## Stated problem
Write out each line exactly as it stands, please.

##### Data block #####

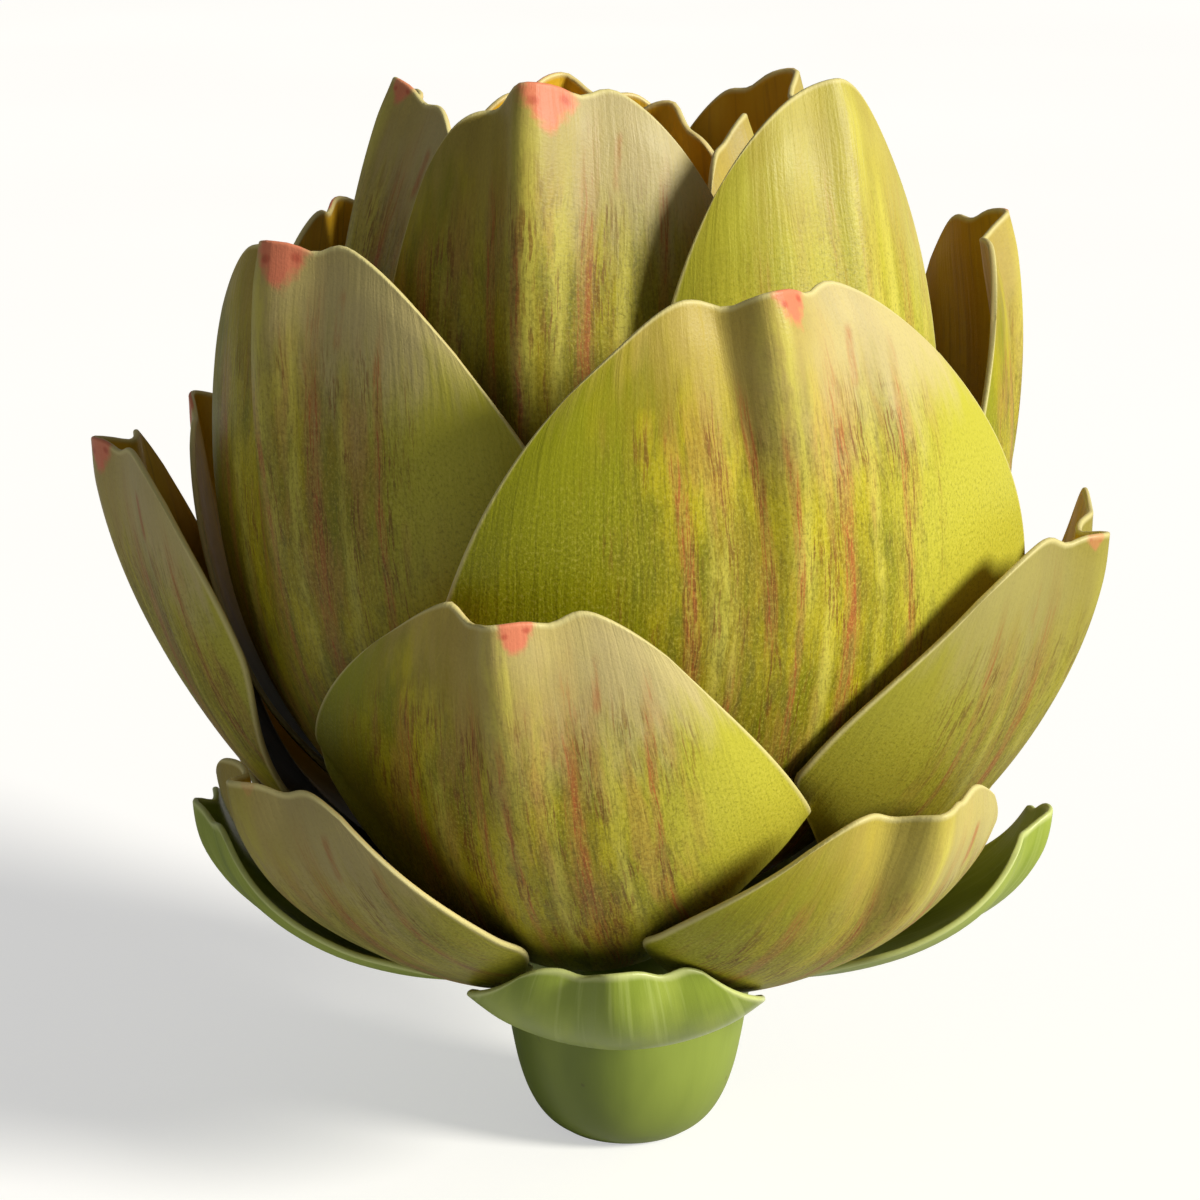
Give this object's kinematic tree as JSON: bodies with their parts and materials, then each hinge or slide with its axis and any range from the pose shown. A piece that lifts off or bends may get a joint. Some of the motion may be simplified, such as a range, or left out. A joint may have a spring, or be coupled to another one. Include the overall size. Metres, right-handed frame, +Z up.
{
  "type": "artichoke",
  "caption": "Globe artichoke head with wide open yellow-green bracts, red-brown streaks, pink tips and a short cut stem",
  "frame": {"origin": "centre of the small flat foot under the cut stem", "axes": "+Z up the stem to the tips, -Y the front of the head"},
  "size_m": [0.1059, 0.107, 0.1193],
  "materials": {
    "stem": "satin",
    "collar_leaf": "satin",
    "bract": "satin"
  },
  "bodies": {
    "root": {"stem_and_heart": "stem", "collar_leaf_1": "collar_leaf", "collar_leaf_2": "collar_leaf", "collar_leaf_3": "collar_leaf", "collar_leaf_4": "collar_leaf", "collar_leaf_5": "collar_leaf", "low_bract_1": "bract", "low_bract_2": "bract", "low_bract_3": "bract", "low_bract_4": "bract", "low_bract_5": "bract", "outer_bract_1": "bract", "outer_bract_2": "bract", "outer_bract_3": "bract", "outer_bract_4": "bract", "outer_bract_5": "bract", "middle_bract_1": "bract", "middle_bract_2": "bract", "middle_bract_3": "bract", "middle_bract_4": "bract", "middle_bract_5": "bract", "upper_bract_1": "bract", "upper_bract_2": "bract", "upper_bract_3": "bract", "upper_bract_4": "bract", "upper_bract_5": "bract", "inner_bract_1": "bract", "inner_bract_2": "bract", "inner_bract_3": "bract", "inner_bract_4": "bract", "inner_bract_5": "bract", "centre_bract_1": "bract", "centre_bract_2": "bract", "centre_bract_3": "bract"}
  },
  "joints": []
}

#####

## Finished exercise
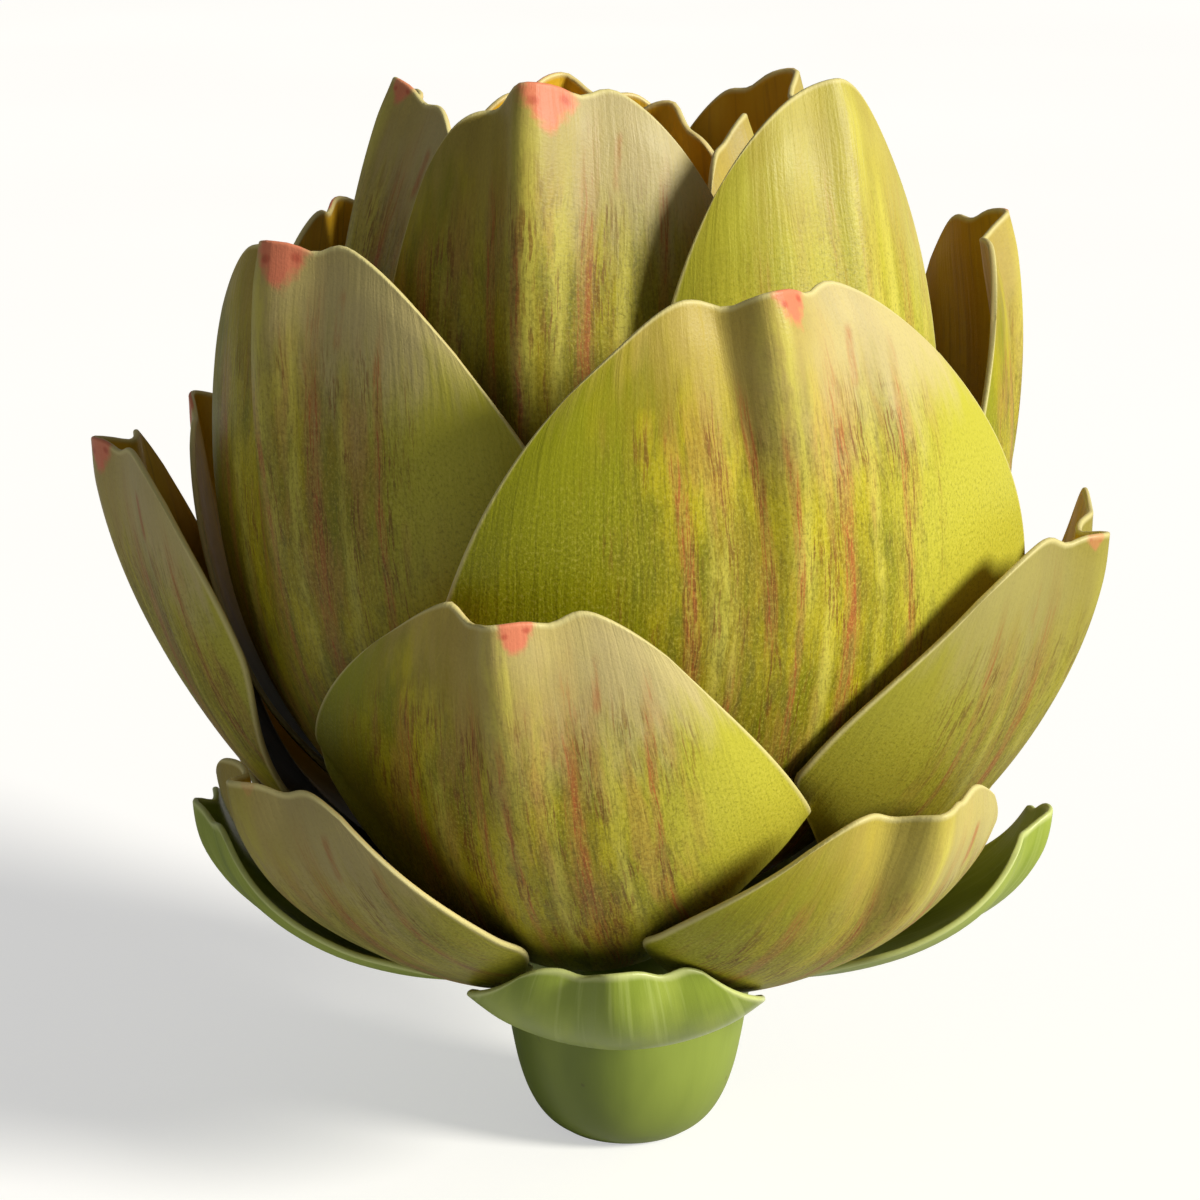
Give this object's kinematic tree as JSON: bodies with their parts and materials, then each hinge or slide with its axis and any range from the pose shown. A piece that lifts off or bends may get a joint. Some of the motion may be simplified, such as a range, or left out. A joint may have a spring, or be coupled to another one. Include the overall size. Metres, right-handed frame, +Z up.
{
  "type": "artichoke",
  "caption": "Globe artichoke head with wide open yellow-green bracts, red-brown streaks, pink tips and a short cut stem",
  "frame": {"origin": "centre of the small flat foot under the cut stem", "axes": "+Z up the stem to the tips, -Y the front of the head"},
  "size_m": [0.1059, 0.107, 0.1193],
  "materials": {
    "stem": "satin",
    "collar_leaf": "satin",
    "bract": "satin"
  },
  "bodies": {
    "root": {"stem_and_heart": "stem", "collar_leaf_1": "collar_leaf", "collar_leaf_2": "collar_leaf", "collar_leaf_3": "collar_leaf", "collar_leaf_4": "collar_leaf", "collar_leaf_5": "collar_leaf", "low_bract_1": "bract", "low_bract_2": "bract", "low_bract_3": "bract", "low_bract_4": "bract", "low_bract_5": "bract", "outer_bract_1": "bract", "outer_bract_2": "bract", "outer_bract_3": "bract", "outer_bract_4": "bract", "outer_bract_5": "bract", "middle_bract_1": "bract", "middle_bract_2": "bract", "middle_bract_3": "bract", "middle_bract_4": "bract", "middle_bract_5": "bract", "upper_bract_1": "bract", "upper_bract_2": "bract", "upper_bract_3": "bract", "upper_bract_4": "bract", "upper_bract_5": "bract", "inner_bract_1": "bract", "inner_bract_2": "bract", "inner_bract_3": "bract", "inner_bract_4": "bract", "inner_bract_5": "bract", "centre_bract_1": "bract", "centre_bract_2": "bract", "centre_bract_3": "bract"}
  },
  "joints": []
}